_SHORT TASK:_ Repeat every line, exactly, from the very first through the one where "import Module from" appears. Add nothing else.
● ● ●
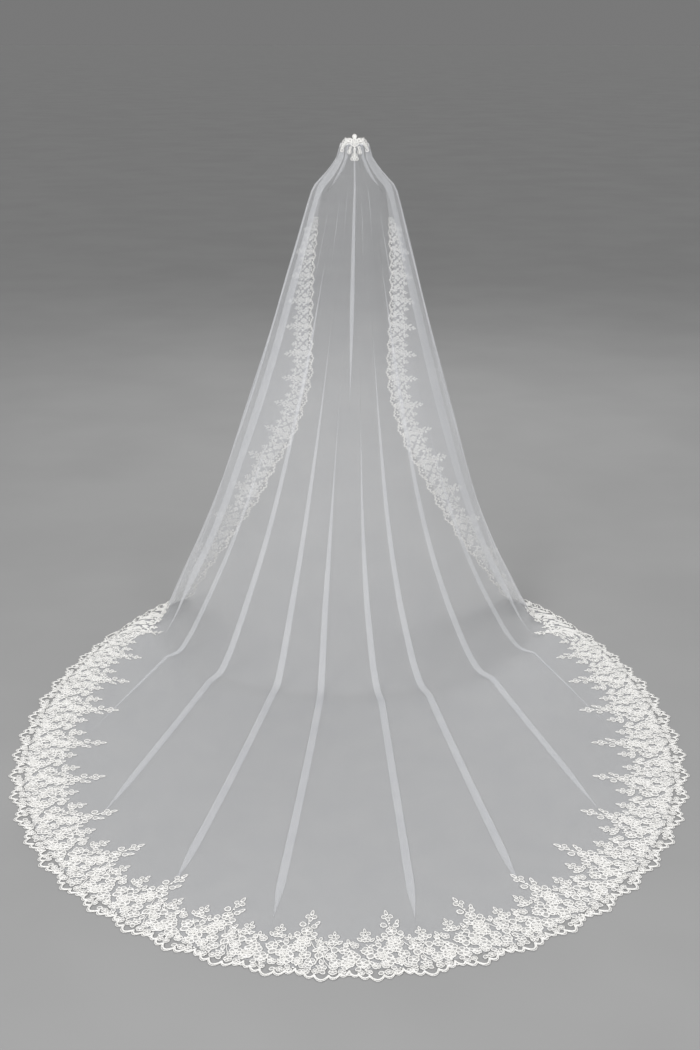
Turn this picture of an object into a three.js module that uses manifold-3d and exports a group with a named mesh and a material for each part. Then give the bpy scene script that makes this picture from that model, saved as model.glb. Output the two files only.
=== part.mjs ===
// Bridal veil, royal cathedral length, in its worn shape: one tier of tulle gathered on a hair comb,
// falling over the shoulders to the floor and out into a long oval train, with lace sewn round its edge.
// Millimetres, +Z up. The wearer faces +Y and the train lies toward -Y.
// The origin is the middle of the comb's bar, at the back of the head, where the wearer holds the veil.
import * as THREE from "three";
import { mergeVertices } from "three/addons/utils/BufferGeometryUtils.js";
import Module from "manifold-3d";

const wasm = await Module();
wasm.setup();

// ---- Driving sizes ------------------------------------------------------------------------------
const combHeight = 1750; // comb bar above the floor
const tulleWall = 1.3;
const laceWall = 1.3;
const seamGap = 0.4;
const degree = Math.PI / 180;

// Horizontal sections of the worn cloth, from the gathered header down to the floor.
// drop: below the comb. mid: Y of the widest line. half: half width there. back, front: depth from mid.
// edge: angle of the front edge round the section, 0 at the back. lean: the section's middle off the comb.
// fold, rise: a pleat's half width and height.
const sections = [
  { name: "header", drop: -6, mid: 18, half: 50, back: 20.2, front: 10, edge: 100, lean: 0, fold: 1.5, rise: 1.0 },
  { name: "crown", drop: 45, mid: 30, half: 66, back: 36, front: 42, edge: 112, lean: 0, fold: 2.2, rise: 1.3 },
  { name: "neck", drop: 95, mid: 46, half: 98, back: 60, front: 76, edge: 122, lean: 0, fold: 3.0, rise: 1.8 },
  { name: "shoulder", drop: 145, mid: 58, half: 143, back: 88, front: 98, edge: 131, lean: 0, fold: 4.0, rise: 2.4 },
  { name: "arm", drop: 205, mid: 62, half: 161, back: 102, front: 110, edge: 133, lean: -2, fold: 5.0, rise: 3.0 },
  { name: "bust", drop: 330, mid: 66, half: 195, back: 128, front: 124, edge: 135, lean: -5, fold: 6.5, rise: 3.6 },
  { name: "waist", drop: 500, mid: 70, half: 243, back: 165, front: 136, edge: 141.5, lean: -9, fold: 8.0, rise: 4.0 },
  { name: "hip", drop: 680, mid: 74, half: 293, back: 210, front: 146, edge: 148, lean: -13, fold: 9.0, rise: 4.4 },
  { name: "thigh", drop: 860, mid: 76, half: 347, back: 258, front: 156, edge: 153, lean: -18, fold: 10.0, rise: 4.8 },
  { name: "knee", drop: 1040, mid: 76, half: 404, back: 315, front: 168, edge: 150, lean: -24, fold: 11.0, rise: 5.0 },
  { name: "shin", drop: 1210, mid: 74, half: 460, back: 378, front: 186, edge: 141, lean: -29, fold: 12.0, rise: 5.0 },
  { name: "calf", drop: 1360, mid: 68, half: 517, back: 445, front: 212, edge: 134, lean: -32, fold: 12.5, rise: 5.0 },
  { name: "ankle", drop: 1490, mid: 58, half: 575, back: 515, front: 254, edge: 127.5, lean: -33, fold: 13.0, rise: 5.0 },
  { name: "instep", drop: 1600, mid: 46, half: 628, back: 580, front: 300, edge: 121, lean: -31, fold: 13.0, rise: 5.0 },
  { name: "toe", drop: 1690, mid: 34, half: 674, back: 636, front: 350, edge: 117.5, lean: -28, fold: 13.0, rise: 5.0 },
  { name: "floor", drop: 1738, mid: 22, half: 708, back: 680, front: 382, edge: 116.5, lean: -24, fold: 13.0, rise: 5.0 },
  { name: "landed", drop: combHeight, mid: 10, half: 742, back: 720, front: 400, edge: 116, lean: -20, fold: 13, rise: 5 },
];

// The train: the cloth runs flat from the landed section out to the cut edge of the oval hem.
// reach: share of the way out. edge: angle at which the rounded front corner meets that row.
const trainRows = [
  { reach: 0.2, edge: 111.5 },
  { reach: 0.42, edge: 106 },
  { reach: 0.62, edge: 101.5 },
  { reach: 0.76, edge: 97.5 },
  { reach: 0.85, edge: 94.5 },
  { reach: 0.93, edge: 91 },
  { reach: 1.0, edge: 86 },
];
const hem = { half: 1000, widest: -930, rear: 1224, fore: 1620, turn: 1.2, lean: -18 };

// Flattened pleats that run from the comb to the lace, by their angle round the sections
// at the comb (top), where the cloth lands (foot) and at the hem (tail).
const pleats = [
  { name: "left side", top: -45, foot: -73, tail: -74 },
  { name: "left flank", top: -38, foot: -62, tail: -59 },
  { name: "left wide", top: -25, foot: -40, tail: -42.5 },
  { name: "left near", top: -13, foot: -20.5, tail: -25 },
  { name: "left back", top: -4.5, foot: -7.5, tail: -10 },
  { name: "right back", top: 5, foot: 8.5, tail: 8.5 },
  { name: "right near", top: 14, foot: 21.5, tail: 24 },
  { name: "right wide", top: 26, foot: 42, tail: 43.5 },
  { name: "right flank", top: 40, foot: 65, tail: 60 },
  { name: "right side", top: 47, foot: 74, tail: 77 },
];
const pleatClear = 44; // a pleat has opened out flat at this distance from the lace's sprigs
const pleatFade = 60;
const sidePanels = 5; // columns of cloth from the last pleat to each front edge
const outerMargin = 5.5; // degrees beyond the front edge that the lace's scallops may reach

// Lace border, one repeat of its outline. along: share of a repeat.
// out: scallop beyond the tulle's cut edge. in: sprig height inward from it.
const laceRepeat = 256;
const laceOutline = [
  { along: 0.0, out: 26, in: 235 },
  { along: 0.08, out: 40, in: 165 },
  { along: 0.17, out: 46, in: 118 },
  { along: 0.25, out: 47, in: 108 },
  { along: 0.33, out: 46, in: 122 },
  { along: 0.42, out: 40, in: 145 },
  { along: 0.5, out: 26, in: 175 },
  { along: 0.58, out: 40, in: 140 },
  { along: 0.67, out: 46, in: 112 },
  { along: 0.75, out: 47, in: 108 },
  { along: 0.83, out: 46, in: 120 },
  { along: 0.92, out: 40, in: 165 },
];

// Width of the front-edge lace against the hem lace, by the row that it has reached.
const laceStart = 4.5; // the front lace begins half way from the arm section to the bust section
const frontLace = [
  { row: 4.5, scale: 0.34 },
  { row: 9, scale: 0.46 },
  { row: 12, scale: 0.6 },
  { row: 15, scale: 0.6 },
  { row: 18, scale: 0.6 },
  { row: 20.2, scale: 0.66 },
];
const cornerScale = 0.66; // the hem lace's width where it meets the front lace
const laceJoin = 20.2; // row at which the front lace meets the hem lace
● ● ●
_SOLUTION BELOW:_
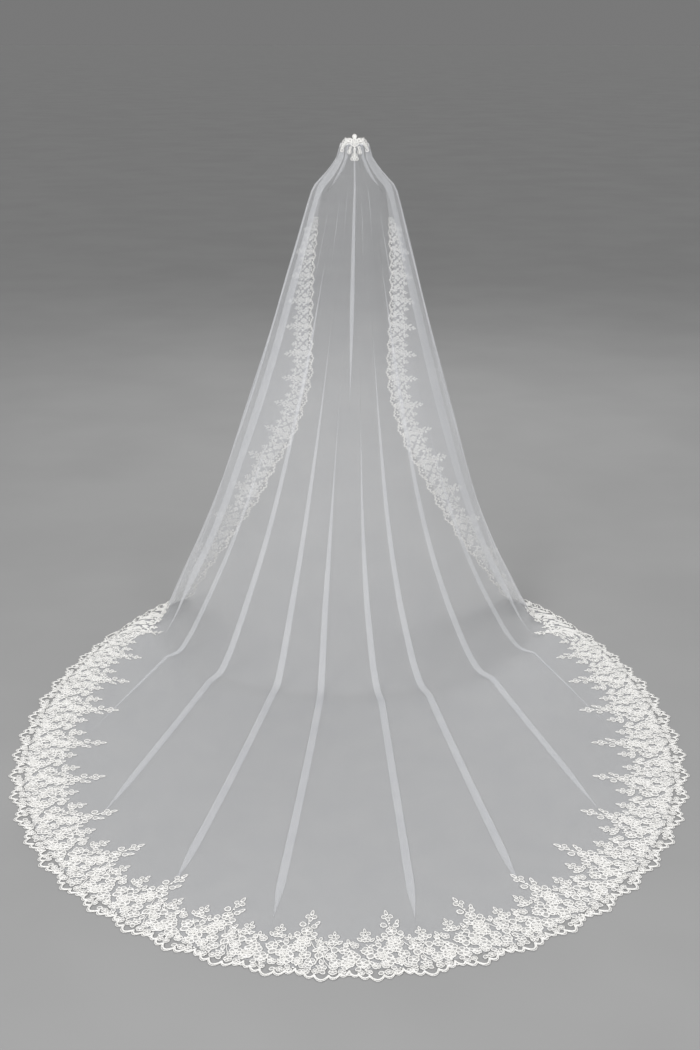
Turn this picture of an object into a three.js module that uses manifold-3d and exports a group with a named mesh and a material for each part. Then give the bpy scene script that makes this picture from that model, saved as model.glb. Output the two files only.
=== part.mjs ===
// Bridal veil, royal cathedral length, in its worn shape: one tier of tulle gathered on a hair comb,
// falling over the shoulders to the floor and out into a long oval train, with lace sewn round its edge.
// Millimetres, +Z up. The wearer faces +Y and the train lies toward -Y.
// The origin is the middle of the comb's bar, at the back of the head, where the wearer holds the veil.
import * as THREE from "three";
import { mergeVertices } from "three/addons/utils/BufferGeometryUtils.js";
import Module from "manifold-3d";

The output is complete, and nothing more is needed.